State Representative Russ Diamond (R-102) stoked a familiar sense of controversy using his social media presence over the past week through a chain of events that began with a Monday, Aug. 23, Facebook post in which the Lebanon County legislator appeared to suggest mandatory vaccinations were akin to rape, albeit without actually saying that word.

More than two dozen individuals chimed in on the post, suggesting that “rape” was indeed the word that Rep. Diamond had in mind.

One commenter, Kath Gehman, said:

Rape? Really people? Unless you are ACTUALLY talking about RAPE, pick your words more carefully.

Diamond responded to Gehman: “In every other area of law, the body’s surface is a bright line of demarcation. This is no different.”

Diamond did not appear to dispute the “rape” characterization directly, either by clarifying his meaning or offering an alternative interpretation for the graphic verbiage.

On Aug. 25, the Pennsylvania Coalition Against Rape (PCAR) issued a statement seeking an apology from Diamond and removal of the post.
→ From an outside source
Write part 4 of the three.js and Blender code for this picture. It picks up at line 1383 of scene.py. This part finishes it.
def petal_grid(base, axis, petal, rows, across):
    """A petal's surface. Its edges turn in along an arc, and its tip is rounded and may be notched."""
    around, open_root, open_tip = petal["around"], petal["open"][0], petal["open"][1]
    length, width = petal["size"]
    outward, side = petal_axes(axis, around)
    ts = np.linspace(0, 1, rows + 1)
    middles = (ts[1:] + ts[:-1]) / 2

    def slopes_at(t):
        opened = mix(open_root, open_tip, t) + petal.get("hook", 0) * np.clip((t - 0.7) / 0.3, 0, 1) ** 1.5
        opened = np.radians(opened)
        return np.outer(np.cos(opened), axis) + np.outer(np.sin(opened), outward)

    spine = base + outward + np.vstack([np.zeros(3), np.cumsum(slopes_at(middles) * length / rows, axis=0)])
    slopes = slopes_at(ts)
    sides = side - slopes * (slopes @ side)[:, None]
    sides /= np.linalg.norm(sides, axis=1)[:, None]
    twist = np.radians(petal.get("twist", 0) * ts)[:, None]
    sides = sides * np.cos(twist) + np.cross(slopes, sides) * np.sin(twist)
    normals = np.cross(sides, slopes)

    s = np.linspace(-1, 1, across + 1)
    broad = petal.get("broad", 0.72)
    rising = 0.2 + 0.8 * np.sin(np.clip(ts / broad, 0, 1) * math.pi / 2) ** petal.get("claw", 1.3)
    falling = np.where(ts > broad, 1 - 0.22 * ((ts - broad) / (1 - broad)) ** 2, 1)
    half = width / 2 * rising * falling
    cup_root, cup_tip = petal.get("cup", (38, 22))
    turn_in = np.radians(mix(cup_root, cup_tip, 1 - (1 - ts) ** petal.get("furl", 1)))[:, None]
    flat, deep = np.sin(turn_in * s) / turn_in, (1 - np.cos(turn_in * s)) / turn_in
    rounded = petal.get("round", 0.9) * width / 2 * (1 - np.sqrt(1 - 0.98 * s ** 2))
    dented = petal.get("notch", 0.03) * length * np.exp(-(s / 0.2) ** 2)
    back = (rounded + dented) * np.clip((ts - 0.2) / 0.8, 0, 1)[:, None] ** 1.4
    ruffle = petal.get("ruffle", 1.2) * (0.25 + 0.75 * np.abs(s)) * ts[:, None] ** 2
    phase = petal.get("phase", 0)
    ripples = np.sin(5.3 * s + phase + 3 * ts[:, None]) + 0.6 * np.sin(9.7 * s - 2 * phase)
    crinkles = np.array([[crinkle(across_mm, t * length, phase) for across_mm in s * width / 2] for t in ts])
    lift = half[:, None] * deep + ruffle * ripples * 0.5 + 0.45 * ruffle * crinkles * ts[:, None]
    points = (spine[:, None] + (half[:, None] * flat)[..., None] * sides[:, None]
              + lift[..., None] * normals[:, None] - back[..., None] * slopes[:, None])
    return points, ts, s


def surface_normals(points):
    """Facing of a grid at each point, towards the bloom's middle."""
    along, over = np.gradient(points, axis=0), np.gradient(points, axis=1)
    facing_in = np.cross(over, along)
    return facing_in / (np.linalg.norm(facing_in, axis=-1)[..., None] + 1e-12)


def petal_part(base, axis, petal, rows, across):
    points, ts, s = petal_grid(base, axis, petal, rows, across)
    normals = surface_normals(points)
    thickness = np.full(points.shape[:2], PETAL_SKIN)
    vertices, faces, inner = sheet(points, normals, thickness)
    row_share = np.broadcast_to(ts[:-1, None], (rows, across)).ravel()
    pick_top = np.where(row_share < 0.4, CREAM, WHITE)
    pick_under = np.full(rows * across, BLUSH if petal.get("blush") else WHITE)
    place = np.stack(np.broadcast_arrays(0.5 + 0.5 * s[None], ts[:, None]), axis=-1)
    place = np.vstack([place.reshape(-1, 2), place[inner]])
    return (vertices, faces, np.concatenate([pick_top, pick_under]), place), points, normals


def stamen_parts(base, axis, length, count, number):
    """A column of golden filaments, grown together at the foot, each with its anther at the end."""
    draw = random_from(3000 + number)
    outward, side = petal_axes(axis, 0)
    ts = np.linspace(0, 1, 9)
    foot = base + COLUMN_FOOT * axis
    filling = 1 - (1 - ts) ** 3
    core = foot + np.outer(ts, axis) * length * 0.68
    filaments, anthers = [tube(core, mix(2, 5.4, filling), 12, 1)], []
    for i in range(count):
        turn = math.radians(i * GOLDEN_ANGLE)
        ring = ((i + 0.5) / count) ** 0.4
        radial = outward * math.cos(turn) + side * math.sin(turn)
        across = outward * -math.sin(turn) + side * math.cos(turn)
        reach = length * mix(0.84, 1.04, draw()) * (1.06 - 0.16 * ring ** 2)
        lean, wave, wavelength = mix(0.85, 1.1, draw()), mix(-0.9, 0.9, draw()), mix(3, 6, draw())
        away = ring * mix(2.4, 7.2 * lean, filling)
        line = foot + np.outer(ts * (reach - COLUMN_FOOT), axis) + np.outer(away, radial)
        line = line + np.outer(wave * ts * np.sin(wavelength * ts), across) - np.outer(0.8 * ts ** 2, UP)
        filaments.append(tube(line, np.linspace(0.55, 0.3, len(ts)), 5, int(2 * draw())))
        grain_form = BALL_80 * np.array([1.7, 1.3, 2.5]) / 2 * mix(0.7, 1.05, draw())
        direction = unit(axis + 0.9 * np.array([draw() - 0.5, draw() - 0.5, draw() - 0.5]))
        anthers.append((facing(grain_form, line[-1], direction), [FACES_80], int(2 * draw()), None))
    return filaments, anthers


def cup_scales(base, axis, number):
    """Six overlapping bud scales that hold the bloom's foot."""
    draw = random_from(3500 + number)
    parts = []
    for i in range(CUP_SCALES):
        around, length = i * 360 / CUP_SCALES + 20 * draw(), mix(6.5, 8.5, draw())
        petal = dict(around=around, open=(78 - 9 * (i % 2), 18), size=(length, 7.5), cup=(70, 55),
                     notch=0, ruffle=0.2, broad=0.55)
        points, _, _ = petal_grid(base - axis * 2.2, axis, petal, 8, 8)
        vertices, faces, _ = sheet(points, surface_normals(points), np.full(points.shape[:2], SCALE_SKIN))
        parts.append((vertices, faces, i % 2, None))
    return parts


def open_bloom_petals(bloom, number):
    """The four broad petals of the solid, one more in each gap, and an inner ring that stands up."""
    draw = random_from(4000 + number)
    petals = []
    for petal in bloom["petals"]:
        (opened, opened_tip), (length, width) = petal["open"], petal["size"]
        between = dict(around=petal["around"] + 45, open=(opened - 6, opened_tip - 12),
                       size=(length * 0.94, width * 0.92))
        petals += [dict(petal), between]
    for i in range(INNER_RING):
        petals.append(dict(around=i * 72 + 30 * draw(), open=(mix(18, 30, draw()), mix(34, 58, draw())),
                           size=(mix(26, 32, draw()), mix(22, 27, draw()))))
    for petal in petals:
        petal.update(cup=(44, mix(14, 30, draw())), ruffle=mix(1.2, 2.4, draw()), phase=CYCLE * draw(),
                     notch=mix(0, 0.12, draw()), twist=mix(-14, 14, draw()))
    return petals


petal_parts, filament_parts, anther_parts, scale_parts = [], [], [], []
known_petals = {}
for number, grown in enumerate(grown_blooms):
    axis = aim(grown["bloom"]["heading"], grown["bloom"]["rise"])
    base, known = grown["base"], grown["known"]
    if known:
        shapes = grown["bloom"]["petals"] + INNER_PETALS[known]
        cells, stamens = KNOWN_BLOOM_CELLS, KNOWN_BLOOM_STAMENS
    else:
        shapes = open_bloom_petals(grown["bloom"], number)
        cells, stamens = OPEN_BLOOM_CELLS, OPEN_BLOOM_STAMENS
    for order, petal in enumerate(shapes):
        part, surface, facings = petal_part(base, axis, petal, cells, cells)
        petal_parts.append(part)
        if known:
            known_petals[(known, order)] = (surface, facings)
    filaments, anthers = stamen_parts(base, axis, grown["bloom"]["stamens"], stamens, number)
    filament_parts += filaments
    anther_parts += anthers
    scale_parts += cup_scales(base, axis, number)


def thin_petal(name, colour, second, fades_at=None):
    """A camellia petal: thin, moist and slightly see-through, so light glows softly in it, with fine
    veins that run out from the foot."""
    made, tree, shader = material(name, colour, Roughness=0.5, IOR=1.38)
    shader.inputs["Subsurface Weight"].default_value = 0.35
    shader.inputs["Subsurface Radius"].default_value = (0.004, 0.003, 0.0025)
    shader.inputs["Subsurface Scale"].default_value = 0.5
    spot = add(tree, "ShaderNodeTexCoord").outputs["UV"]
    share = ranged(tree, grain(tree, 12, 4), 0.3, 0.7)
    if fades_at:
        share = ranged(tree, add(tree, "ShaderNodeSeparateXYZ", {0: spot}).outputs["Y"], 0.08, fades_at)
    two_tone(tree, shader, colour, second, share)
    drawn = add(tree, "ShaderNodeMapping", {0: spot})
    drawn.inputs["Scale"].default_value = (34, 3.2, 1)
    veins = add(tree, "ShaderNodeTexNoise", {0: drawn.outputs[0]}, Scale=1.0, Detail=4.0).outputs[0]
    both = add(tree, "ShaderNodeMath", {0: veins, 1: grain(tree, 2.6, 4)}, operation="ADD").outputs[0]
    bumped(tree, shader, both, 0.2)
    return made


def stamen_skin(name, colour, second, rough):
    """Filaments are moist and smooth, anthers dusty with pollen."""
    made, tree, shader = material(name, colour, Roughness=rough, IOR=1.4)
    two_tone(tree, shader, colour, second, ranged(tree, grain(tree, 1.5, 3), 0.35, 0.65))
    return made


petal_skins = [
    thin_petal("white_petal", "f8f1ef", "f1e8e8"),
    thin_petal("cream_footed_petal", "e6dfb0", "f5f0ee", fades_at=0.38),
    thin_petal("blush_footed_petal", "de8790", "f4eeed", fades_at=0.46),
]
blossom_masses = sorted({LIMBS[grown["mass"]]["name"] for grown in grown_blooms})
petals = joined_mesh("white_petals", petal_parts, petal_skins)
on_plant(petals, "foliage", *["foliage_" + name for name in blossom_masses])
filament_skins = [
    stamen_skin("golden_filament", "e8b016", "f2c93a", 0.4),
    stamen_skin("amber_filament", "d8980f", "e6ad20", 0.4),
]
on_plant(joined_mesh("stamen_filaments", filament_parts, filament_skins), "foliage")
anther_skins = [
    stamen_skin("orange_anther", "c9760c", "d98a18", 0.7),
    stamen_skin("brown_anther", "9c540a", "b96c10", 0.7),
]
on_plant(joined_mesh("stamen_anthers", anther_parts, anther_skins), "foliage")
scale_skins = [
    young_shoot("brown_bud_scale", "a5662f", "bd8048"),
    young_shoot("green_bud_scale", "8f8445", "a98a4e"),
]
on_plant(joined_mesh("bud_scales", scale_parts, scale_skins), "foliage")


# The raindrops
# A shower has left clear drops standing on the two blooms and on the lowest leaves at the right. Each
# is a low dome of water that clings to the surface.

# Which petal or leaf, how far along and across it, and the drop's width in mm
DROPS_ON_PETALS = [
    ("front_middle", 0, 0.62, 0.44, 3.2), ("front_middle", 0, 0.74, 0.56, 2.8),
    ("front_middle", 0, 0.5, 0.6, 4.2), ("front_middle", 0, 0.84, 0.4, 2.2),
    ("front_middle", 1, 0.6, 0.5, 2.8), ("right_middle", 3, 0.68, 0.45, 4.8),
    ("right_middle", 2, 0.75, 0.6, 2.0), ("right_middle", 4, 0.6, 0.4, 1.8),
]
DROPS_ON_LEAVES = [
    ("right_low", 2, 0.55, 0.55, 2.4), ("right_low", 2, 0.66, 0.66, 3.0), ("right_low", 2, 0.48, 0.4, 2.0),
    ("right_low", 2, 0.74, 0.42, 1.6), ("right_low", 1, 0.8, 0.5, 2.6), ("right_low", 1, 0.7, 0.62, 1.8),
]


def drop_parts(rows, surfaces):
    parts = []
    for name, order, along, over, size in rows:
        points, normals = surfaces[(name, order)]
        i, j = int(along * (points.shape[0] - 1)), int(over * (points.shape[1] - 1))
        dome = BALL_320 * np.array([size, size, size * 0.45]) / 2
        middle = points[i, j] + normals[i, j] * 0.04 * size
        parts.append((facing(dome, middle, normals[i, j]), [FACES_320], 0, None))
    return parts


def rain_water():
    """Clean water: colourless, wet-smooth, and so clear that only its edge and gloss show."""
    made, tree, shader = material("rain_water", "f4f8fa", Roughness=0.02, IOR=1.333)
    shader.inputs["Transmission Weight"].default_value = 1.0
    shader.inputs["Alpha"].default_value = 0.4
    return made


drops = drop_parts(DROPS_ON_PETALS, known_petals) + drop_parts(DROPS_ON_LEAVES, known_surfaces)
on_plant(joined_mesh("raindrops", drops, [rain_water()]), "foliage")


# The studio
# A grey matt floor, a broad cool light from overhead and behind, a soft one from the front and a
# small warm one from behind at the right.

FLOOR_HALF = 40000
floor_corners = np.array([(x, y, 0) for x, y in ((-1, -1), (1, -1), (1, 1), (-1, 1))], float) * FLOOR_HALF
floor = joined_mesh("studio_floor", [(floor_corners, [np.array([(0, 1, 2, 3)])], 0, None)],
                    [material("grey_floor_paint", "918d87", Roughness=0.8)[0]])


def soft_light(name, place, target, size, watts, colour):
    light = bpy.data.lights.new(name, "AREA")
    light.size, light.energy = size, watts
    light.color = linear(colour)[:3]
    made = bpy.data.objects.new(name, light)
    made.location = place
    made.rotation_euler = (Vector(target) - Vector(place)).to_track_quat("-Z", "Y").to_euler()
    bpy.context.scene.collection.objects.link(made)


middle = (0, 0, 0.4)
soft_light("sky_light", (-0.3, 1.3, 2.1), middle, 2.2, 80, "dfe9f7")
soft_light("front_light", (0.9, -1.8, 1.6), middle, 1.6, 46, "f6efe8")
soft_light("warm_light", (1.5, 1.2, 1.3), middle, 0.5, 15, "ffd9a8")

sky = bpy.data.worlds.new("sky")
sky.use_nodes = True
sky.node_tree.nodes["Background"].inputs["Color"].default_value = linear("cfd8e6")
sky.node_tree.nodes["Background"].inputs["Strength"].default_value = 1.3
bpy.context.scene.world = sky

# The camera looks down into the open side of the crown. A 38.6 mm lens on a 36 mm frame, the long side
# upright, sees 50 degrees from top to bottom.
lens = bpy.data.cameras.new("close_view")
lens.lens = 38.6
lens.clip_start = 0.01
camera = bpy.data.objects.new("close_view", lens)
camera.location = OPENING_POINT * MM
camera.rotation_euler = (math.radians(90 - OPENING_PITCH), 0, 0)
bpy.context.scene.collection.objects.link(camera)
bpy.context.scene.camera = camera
“We are outraged by Rep. Diamond’s statement comparing rape to vaccines,” said PCAR. “Comparing other topics to sexual assault to make tasteless jokes minimizes victims’ experiences.”

Contacted by email, Diamond said that the PCAR statement was disingenuous and that “the post was a statement about our right to control what happens to our own bodies.” However, he did not answer whether the post was an allusion to rape.
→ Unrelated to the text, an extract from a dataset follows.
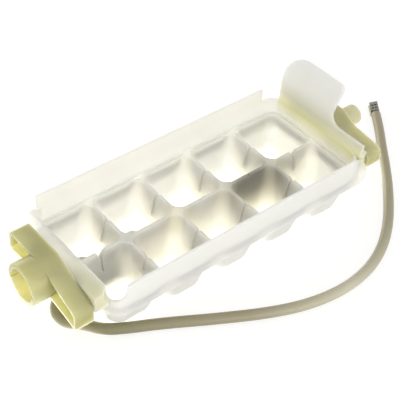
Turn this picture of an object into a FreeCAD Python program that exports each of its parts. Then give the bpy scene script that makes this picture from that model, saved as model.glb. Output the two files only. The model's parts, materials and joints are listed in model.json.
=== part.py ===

Questioned in a followup email specifically whether he meant to compare mandatory vaccinations with rape or sodomy, albeit while stopping short of actually saying those words, Diamond said “other people went there” and his post did not.

Acknowledging again that he did not say the literal words, Diamond was asked whether he disputed that his post was an allusion to rape or sodomy.
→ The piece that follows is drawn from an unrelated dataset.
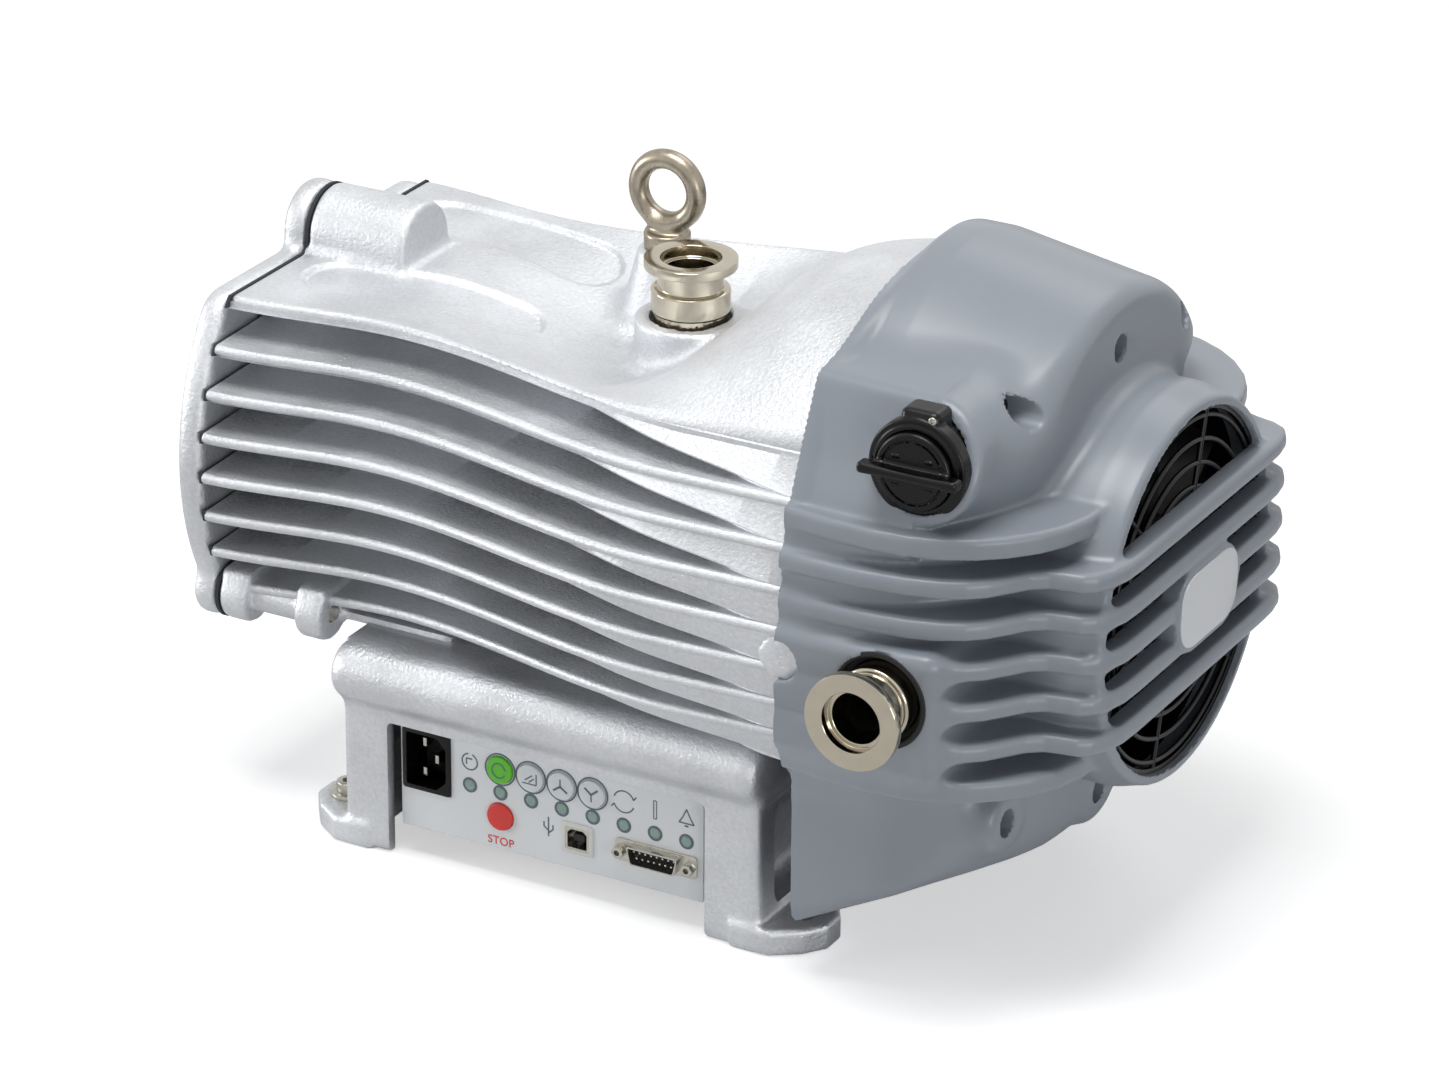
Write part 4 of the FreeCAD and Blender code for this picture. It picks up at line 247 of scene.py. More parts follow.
def skin(name, field, low, high, step, angle=32.0):
    """Closed surface where a distance field is zero: one point for each cell that the surface crosses."""
    axes = [np.arange(a, b + step, step) for a, b in zip(low, high)]
    x, y, z = axes[0][:, None, None], axes[1][None, :, None], axes[2][None, None, :]
    shape = tuple(len(axis) for axis in axes)
    values = np.broadcast_to(field(x, y, z), shape)
    inside = values < 0.0
    shifts = [(i, j, k) for i in (0, 1) for j in (0, 1) for k in (0, 1)]
    cells = tuple(n - 1 for n in shape)
    count = np.zeros(cells, np.int8)
    for i, j, k in shifts:
        count += inside[i:i + cells[0], j:j + cells[1], k:k + cells[2]]
    crossed = (count > 0) & (count < 8)
    number = np.full(cells, -1, np.int32)
    places = np.argwhere(crossed)
    number[crossed] = np.arange(len(places))
    corner = {s: values[places[:, 0] + s[0], places[:, 1] + s[1], places[:, 2] + s[2]] for s in shifts}
    total = np.zeros((len(places), 3))
    hits = np.zeros(len(places))
    for first in shifts:
        for axis in range(3):
            if first[axis]:
                continue
            second = tuple(v + (n == axis) for n, v in enumerate(first))
            a, b = corner[first], corner[second]
            cross = (a < 0.0) != (b < 0.0)
            share = np.where(cross, a / np.where(cross, a - b, 1.0), 0.0)
            for n in range(3):
                total[:, n] += np.where(cross, first[n] + (share if n == axis else 0.0), 0.0)
            hits += cross
    points = np.array(low) + step * (places + total / hits[:, None])
    quads = []
    for axis in range(3):
        u, v = (axis + 1) % 3, (axis + 2) % 3
        near = [slice(1, -1)] * 3
        far = [slice(1, -1)] * 3
        near[axis], far[axis] = slice(0, -1), slice(1, None)
        a, b = inside[tuple(near)], inside[tuple(far)]
        spots = np.argwhere(a != b) + [int(n != axis) for n in range(3)]
        ring = []
        for du, dv in ((-1, -1), (0, -1), (0, 0), (-1, 0)):
            spot = spots.copy()
            spot[:, u] += du
            spot[:, v] += dv
            ring.append(number[spot[:, 0], spot[:, 1], spot[:, 2]])
        quad = np.stack(ring, 1)
        outward = inside[spots[:, 0], spots[:, 1], spots[:, 2]]
        quads.append(np.where(outward[:, None], quad, quad[:, ::-1]))
    return quad_mesh(name, settle(field, points, step), np.concatenate(quads), angle)


def settle(field, points, step):
    """Moves each point on to the field's zero level, by at most half a step."""
    reach = 0.2 * step
    for turn in range(2):
        x, y, z = points.T
        value = field(x, y, z)
        slope = np.stack([
            field(x + reach, y, z) - field(x - reach, y, z),
            field(x, y + reach, z) - field(x, y - reach, z),
            field(x, y, z + reach) - field(x, y, z - reach),
        ], 1) / (2.0 * reach)
        size = np.maximum((slope ** 2).sum(1), 0.05)
        shift = (value / size)[:, None] * slope
        far = np.linalg.norm(shift, axis=1)
        shift *= np.minimum(1.0, 0.5 * step / np.maximum(far, 1e-9))[:, None]
        points = points - shift
    return points


def lathe(name, profile, place, axis, segments=96, angle=32.0):
    """Solid turned about an axis: profile holds (radius, height) points, radius 0 at a closed pole."""
    points, faces, rings = [], [], []
    for radius, height in profile:
        if radius < 1e-6:
            rings.append([len(points)])
            points.append((0.0, 0.0, height))
            continue
        rings.append(list(range(len(points), len(points) + segments)))
        for index in range(segments):
            turn = 2.0 * math.pi * index / segments
            points.append((radius * math.cos(turn), radius * math.sin(turn), height))
    closed = profile[0][0] > 1e-6
    pairs = list(zip(rings, rings[1:] + rings[:1])) if closed else list(zip(rings, rings[1:]))
    for first, second in pairs:
        for index in range(segments):
            after = (index + 1) % segments
            if len(first) == 1:
                faces.append((first[0], second[after], second[index]))
            elif len(second) == 1:
                faces.append((first[index], first[after], second[0]))
            else:
                faces.append((first[index], first[after], second[after], second[index]))
    turn = {"X": Matrix(((0, 0, 1), (1, 0, 0), (0, 1, 0))), "Y": Matrix(((0, 1, 0), (0, 0, 1), (1, 0, 0))),
            "Z": Matrix.Identity(3)}[axis]
    placed = [tuple(turn @ Vector(point) + Vector(place)) for point in points]
    return outward(mesh_object(name, placed, faces, angle))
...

Diamond again rejected the question, and suggested that the post was consistent with others on his profile page.

“I post about the vaccine and how it should always be a personal choice,” said Diamond.

“I have two bills – HB261 and HB262 – about this topic.”

In July 2020, Diamond faced a similar public outcry over a meme he tweeted equating the wearing of a mask by a child to an act of child abuse.